Record extracts:
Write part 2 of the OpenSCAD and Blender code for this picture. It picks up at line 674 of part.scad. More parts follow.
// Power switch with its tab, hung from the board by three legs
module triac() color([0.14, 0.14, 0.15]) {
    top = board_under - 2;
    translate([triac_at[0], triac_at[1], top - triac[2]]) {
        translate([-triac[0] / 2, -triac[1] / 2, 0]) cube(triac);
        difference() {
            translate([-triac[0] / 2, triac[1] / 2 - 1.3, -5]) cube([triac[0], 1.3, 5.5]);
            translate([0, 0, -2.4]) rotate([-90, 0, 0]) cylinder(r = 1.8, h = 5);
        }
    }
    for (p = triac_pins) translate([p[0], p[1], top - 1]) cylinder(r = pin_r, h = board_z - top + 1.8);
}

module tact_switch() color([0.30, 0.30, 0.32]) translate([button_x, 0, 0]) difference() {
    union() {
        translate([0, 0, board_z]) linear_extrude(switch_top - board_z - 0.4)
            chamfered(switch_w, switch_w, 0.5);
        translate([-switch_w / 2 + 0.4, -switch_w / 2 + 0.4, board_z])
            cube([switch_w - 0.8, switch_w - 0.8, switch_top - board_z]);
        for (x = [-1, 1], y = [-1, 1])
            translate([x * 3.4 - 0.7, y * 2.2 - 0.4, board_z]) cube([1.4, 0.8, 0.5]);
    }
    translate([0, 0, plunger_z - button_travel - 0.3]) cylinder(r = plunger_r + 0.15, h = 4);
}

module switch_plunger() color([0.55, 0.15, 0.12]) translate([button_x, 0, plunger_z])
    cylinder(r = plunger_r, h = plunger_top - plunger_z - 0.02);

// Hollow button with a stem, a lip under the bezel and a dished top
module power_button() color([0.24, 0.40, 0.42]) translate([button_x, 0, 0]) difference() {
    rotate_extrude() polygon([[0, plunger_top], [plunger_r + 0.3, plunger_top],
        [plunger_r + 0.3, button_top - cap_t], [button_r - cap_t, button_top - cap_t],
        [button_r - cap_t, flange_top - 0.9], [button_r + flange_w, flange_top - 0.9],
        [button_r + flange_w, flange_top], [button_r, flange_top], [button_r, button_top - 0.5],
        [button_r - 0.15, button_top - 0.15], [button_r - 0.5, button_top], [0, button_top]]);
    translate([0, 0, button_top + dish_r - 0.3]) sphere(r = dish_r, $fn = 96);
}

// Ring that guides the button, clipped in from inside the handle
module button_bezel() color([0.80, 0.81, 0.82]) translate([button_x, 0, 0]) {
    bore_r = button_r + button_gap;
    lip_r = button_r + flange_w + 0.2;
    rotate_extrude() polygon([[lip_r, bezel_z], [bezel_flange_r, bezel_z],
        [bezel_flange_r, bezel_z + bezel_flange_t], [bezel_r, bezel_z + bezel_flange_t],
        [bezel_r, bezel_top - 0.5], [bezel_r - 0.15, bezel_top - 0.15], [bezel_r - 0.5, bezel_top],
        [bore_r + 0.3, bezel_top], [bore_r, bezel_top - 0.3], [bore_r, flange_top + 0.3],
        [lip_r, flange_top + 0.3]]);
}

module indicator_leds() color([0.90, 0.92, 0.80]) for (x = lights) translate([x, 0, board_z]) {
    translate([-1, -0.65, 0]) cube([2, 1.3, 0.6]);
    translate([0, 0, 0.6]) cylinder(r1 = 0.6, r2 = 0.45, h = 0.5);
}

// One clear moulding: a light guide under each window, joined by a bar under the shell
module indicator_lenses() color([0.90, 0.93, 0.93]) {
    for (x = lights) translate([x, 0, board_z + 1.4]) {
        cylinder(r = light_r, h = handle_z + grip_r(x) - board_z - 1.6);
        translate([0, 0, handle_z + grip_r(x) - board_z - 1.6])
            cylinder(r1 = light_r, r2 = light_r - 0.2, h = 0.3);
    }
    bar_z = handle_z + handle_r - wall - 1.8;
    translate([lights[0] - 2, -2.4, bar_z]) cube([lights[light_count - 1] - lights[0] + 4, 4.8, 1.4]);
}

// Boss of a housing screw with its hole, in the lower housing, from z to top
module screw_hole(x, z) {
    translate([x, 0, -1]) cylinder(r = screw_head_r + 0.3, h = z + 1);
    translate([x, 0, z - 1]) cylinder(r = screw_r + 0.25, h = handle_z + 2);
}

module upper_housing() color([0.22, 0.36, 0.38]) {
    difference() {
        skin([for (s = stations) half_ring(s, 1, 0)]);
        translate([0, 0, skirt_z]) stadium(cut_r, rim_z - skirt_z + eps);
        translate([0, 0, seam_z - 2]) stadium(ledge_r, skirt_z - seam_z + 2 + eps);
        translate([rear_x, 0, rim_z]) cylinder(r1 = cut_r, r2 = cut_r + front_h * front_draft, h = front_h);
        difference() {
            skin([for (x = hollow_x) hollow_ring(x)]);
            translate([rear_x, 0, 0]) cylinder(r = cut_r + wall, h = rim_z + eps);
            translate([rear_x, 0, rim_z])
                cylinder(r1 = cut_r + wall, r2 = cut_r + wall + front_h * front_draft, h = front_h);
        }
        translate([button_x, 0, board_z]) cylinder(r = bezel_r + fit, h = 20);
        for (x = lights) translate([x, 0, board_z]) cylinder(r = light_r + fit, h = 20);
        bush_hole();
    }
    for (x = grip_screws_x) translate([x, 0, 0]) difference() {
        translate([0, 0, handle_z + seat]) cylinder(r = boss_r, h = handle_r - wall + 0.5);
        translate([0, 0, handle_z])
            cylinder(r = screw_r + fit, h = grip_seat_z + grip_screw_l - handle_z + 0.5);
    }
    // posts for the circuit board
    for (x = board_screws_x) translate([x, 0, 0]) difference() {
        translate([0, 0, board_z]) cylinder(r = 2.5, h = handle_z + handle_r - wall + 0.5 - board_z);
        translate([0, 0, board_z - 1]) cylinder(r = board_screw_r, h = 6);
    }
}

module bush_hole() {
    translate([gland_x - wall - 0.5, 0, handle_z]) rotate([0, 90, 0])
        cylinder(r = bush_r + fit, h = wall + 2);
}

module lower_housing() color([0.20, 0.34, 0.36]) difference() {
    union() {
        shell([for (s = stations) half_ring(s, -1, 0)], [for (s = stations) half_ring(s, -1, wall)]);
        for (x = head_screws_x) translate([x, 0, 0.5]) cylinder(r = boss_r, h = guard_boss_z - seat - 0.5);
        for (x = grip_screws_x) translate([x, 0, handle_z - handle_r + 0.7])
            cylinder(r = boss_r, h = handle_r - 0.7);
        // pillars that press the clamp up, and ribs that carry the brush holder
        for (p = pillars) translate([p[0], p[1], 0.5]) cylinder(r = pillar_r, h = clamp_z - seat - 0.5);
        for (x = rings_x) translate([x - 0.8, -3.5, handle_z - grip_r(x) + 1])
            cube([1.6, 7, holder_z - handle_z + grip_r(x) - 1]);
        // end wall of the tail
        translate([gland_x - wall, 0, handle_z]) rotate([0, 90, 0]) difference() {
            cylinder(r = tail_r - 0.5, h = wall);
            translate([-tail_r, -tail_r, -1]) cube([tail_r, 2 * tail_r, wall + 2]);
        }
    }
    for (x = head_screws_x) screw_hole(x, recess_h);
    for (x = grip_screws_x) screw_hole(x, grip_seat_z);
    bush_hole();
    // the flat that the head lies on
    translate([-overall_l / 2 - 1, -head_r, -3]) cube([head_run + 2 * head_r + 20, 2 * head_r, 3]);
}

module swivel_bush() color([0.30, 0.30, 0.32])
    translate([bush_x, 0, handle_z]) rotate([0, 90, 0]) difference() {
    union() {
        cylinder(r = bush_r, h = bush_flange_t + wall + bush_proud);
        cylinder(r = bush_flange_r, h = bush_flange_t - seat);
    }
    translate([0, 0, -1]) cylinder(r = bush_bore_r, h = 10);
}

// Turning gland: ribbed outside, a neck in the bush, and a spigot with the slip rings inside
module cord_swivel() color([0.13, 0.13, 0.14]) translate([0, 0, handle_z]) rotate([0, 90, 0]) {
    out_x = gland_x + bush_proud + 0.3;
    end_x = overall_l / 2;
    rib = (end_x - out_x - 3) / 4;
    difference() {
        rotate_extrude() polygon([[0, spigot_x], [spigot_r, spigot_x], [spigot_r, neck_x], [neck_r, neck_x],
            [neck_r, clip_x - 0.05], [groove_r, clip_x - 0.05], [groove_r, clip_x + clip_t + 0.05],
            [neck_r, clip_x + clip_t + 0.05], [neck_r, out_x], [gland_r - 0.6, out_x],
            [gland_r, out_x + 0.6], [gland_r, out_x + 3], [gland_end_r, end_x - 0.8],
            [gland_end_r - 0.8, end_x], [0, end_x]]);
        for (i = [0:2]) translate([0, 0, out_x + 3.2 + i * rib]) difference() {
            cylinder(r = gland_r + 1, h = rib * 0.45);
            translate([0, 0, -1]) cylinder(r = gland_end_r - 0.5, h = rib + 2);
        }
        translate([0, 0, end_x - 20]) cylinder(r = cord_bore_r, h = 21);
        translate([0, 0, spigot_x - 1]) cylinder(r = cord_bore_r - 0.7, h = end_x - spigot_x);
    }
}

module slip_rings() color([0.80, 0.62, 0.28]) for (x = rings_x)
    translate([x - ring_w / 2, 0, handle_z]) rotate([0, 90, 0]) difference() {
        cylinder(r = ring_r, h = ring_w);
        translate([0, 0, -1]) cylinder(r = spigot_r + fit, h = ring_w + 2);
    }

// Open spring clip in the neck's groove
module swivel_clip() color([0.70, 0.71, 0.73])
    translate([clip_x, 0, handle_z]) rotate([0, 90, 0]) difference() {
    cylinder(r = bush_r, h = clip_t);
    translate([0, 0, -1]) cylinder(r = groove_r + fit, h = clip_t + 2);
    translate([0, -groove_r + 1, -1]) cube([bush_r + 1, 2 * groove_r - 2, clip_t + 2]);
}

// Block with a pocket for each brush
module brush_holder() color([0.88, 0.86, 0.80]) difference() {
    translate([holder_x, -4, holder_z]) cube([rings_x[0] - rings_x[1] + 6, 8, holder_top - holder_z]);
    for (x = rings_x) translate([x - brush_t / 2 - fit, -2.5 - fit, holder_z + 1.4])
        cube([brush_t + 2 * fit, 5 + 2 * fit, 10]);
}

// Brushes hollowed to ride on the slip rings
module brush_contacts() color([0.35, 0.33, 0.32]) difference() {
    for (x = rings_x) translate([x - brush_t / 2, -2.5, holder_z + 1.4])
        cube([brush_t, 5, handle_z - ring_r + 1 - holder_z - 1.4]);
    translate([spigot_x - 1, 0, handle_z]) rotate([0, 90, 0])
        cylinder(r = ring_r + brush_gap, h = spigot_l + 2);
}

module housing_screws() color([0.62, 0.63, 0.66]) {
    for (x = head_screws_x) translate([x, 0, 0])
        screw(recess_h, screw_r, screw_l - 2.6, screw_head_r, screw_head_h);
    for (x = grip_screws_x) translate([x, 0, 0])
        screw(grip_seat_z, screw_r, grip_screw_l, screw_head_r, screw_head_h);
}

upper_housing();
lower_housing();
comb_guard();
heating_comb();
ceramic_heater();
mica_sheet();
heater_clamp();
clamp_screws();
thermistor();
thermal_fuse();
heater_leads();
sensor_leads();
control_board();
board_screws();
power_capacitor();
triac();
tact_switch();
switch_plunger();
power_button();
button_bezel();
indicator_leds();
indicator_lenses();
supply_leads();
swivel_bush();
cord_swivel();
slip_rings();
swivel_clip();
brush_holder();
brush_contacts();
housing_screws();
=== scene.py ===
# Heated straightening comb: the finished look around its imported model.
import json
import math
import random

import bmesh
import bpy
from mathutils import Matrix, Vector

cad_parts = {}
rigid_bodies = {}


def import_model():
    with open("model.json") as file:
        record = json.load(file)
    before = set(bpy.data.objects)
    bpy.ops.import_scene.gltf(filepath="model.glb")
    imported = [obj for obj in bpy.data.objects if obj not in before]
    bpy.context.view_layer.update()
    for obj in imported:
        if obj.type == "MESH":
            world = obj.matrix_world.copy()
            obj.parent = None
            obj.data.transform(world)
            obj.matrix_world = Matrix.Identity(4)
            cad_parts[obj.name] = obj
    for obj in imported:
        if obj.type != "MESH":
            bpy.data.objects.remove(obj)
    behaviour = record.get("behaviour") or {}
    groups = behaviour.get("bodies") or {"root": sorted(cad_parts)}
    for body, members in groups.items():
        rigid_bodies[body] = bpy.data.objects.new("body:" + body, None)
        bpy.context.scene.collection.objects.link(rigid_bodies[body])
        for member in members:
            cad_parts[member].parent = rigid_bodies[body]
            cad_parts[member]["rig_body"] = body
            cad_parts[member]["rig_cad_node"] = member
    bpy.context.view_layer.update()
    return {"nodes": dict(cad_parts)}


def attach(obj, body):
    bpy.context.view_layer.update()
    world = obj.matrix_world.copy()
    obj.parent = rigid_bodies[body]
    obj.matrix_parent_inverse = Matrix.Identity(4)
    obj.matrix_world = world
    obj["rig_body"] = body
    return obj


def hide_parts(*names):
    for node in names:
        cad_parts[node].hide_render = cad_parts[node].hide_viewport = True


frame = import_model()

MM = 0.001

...

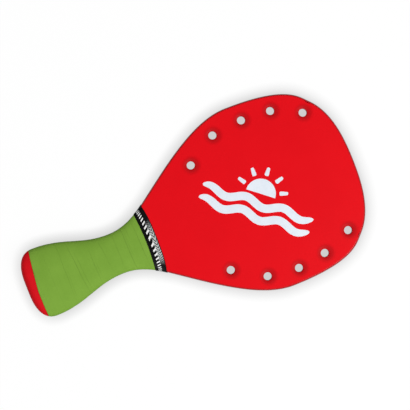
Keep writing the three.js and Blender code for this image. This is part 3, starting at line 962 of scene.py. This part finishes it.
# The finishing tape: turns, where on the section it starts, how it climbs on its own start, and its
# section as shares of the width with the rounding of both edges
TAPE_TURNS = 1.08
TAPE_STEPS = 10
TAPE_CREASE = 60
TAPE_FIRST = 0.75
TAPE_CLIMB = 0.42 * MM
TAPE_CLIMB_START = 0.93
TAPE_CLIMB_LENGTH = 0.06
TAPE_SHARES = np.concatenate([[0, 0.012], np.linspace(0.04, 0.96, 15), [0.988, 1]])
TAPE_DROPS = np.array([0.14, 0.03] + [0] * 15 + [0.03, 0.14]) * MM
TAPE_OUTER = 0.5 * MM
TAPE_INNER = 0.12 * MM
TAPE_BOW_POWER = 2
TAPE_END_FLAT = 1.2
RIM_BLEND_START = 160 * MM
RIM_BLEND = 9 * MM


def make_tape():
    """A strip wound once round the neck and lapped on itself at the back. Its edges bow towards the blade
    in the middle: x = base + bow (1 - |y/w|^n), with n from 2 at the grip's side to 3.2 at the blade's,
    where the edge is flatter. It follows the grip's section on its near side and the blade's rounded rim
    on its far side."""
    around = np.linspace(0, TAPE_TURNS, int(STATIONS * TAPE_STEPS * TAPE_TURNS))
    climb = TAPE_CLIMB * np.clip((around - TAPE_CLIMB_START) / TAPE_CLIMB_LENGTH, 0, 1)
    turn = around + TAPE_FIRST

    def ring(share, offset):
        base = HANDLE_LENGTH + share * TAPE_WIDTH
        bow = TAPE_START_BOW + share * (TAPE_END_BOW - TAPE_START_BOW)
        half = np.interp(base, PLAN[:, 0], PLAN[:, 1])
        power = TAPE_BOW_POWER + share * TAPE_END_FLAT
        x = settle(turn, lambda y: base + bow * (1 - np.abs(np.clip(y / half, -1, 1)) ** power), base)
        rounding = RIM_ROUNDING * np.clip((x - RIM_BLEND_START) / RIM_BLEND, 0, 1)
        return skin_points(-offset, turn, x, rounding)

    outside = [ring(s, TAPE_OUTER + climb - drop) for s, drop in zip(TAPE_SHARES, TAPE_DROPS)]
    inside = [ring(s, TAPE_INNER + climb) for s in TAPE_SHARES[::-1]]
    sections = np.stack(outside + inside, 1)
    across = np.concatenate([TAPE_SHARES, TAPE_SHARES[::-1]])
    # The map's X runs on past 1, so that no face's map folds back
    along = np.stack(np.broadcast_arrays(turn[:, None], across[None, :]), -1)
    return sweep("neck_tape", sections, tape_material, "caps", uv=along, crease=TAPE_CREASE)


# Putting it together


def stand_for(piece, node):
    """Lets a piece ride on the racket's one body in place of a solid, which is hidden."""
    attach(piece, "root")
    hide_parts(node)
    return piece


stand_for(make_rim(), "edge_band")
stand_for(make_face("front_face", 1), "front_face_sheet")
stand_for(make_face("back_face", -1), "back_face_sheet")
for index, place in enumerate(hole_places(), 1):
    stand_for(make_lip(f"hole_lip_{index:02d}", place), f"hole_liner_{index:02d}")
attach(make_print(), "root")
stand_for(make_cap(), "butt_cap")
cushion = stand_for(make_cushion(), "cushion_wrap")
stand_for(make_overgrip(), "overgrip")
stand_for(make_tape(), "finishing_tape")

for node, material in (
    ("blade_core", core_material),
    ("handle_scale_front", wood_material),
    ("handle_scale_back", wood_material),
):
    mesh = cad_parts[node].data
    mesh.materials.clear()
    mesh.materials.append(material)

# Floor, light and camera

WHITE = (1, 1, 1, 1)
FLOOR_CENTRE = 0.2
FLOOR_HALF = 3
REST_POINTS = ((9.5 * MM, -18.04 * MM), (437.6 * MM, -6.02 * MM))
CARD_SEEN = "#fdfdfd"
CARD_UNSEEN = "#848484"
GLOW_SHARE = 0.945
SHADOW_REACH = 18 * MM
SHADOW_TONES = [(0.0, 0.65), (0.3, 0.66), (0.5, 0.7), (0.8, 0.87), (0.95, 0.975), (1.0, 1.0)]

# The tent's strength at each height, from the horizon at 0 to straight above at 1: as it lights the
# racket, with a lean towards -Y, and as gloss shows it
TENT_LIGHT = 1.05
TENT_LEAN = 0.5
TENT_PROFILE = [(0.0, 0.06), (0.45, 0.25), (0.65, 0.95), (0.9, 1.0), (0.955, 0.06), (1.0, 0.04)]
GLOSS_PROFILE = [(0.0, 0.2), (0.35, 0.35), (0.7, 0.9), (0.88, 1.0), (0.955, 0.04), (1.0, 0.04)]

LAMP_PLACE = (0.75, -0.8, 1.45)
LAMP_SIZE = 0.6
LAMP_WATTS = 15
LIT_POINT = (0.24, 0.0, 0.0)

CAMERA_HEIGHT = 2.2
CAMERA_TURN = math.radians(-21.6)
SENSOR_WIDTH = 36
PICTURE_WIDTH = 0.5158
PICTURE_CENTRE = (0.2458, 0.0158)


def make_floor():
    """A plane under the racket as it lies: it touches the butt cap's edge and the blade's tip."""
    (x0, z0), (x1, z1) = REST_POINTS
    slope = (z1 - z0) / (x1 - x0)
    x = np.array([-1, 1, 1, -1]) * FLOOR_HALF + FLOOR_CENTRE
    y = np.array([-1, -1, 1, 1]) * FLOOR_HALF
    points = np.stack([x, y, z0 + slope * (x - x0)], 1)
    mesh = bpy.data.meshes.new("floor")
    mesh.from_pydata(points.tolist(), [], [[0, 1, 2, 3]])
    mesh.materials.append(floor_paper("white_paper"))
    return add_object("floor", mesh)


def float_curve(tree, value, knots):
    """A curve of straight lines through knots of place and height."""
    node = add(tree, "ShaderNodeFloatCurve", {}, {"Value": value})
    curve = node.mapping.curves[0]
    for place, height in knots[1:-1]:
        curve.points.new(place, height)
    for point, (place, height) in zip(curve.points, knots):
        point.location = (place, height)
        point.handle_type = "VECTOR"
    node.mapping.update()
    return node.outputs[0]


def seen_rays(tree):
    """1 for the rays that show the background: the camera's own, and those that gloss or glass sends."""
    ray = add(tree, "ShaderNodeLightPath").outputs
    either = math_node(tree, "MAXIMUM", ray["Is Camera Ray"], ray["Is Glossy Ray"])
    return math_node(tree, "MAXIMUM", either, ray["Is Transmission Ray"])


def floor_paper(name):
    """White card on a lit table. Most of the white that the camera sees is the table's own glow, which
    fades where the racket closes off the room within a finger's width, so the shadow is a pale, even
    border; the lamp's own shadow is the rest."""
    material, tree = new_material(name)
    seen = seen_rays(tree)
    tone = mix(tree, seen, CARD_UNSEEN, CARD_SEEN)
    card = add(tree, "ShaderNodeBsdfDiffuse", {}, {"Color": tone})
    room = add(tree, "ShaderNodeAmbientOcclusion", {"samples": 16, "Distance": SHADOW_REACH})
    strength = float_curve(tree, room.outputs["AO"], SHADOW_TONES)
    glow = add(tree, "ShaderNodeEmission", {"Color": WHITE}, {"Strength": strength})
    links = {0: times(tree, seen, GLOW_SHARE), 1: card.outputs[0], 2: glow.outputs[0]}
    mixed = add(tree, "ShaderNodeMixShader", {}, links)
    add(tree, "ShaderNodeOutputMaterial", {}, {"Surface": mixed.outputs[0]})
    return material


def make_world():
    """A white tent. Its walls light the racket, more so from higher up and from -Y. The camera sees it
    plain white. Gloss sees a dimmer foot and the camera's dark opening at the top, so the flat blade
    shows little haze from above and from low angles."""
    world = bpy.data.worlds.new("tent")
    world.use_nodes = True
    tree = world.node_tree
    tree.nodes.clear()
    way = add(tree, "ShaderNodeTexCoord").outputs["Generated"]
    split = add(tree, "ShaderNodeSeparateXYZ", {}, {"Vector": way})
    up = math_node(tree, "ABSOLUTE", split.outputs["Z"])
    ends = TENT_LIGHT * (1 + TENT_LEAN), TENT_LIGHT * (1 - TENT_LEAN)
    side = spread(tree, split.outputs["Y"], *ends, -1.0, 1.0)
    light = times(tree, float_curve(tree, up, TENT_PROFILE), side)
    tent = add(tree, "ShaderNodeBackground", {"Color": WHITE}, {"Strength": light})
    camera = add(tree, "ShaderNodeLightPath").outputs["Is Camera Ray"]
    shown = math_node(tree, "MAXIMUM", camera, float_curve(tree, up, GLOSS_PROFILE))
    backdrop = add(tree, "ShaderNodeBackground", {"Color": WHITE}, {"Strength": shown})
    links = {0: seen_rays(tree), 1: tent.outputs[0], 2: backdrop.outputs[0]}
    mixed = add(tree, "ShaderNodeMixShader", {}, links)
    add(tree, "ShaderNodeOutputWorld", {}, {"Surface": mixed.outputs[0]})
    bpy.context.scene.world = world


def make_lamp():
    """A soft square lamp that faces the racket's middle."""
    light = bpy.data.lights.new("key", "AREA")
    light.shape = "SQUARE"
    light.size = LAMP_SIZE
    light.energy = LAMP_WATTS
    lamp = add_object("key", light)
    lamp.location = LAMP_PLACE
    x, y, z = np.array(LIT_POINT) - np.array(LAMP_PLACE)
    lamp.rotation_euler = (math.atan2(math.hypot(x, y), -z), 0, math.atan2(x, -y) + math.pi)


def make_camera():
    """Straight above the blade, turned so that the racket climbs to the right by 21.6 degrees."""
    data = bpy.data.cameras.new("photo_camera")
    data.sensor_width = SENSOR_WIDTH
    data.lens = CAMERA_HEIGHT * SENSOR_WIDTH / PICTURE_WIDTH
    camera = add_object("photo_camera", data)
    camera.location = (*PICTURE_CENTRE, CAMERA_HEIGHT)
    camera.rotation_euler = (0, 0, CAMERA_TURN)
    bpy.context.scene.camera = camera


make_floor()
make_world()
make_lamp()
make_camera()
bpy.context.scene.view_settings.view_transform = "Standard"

The task:
The lines to be given again exactly are those from the one containing "upper_housing();" up to and including the one containing "for member in".

Response to the exercise:
upper_housing();
lower_housing();
comb_guard();
heating_comb();
ceramic_heater();
mica_sheet();
heater_clamp();
clamp_screws();
thermistor();
thermal_fuse();
heater_leads();
sensor_leads();
control_board();
board_screws();
power_capacitor();
triac();
tact_switch();
switch_plunger();
power_button();
button_bezel();
indicator_leds();
indicator_lenses();
supply_leads();
swivel_bush();
cord_swivel();
slip_rings();
swivel_clip();
brush_holder();
brush_contacts();
housing_screws();
=== scene.py ===
# Heated straightening comb: the finished look around its imported model.
import json
import math
import random

import bmesh
import bpy
from mathutils import Matrix, Vector

cad_parts = {}
rigid_bodies = {}


def import_model():
    with open("model.json") as file:
        record = json.load(file)
    before = set(bpy.data.objects)
    bpy.ops.import_scene.gltf(filepath="model.glb")
    imported = [obj for obj in bpy.data.objects if obj not in before]
    bpy.context.view_layer.update()
    for obj in imported:
        if obj.type == "MESH":
            world = obj.matrix_world.copy()
            obj.parent = None
            obj.data.transform(world)
            obj.matrix_world = Matrix.Identity(4)
            cad_parts[obj.name] = obj
    for obj in imported:
        if obj.type != "MESH":
            bpy.data.objects.remove(obj)
    behaviour = record.get("behaviour") or {}
    groups = behaviour.get("bodies") or {"root": sorted(cad_parts)}
    for body, members in groups.items():
        rigid_bodies[body] = bpy.data.objects.new("body:" + body, None)
        bpy.context.scene.collection.objects.link(rigid_bodies[body])
        for member in members:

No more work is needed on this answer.